La vraie vie, la vie enfin découverte et éclaircie, la seule vie par conséquent réellement vécue, c'est la littérature.



mardi 8 juillet 2014

Il n’existe pas de commune mesure entre le don définitif de la bête et les prêts temporaires consentis par le changeant cœur humain.

Colette journaliste, articles réunis par Gérard Bonal et Frédéric Maget, édité au Seuil en 2010 et chez Libretto en poche.

Ce livre rassemble les articles de presse de Colette qui n’avaient pas été encore publiés en livre (le critère me semble un peu hétéroclite, mais bon). Comme bien d’autres écrivains, Colette a été une journaliste prolifique, collaborant à de nombreux journaux pour des durées variables. Comme Théophile Gautier avant elle, elle a tenu la chronique théâtrale pour la presse pendant des années, activité particulièrement chronophage, mais prestigieuse. Elle a aussi testé ses nouvelles et romans en feuilletons.

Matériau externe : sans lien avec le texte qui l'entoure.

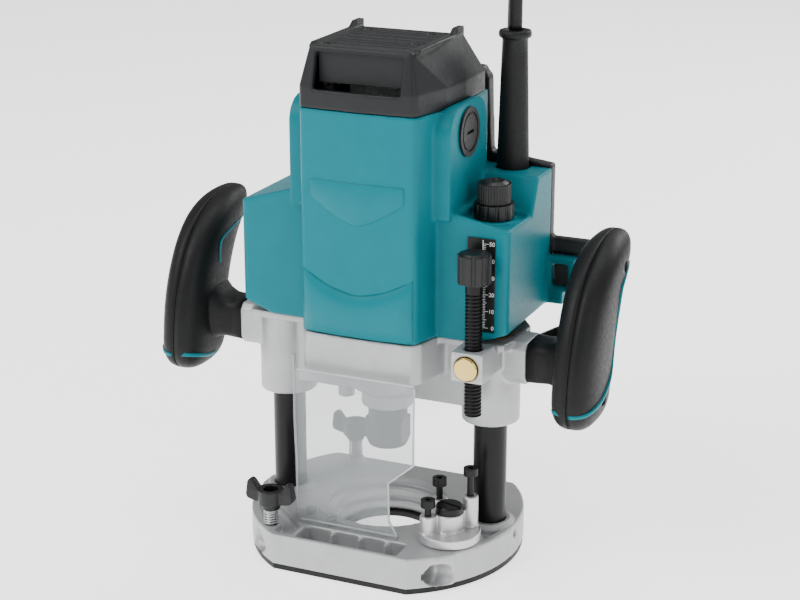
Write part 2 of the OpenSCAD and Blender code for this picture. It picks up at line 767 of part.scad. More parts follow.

Vient un jour – aujourd’hui – où la bille est jetée : tous les jours, tous les jours, je courrai l’aventure d’écrire. Tous les jours un souci s’éveillera en même temps que moi, m’accompagnera en voyage, nagera l’été à mon flanc et s’insinuera dans mon songe.

Colette. Image Wiki.
On trouve ici chroniques judiciaires, reportage à bord du Normandie, chronique théâtrale et musicale, et beaucoup de notes du temps, réflexions diverses publiées sous forme de chroniques. On ne publie plus trop ce genre d’articles et ils sont incontestablement datés. Mais Colette y chante les petits bonheurs de la vie, les joies simples, le quotidien simple des femmes avec un talent inégalé. Nous appellerions ça des billets d’humeur, Colette y parle de choses personnelles mais pourtant universalisables : les sensations de la peau au contact du froid ou du soleil, le bruit des voisins, du bruit des papiers enveloppant les bonbons, la fascination pour les gadgets en plastique de toutes les couleurs, le plaisir de manger un ice-cream soda sur l’Empire State Building… Ses critiques des spectacles sont plus acerbes (c’est qu’elle connaît le milieu) et remarquables de lucidité.

Ô Nelle rouquine, sentimentale petite chienne, ne venons-nous pas, toi et moi, de tressaillir au même appel, d’ouvrir la narine au même souffle ? Oui, n’est-ce pas son haleine, à lui, son appel, à lui, - lui, le Printemps ?...
Personne ne le sait, mais il est là, caché. Caché sous cette écorce, caché sous ces écailles de feuilles collées au sol gras par le pied pesant de l’Hiver…
 

L’introduction et les notes sont très intéressantes pour resituer l’importance du journalisme dans sa vie et son écriture. On comprend aussi que Colette est devenue progressivement un auteur pour les femmes et pour la presse féminine (ce qu’elle n’était pas au début de sa carrière). Évidemment, le statut d’ « auteur pour dames » ne va pas servir sa postérité, alors même qu’elle était au début journaliste comme les autres.
On savoure la précision du vocabulaire, la critique sociale finement observé et le ton délicat, l’air de rien. Ce que je préfère : ses impressions de New York qu’elle a beaucoup aimé.

Particulièrement le lever quotidien en pleine nuit effraie ceux qui n’y sont point rompus. Le frisson de l’aube en hiver, le miroir de glace sur l’eau du seau, l’herbe roussie de gel qui craque sous le pied, la sombre étable qu’éclaire à peine un fanal balancé, le bras de la pompe, le manche de la fourche… Je n’ignore pas qu’il faut, pour changer en amis tous ces petits lares farouches, beaucoup de patience et même beaucoup d’amour.

  

2 commentaires:

Anis a dit…

Personnalité vraiment complexe et talent incontestable. Mais j'ai du mal moi avec ce personnage.

nathalie a dit…

Beaucoup de gens trouvent sa vie plus intéressante que ses romans (qui sont quand même un peu désuets). J'avoue avoir du mal à me faire une opinion, ces articles ne me convainquent pas.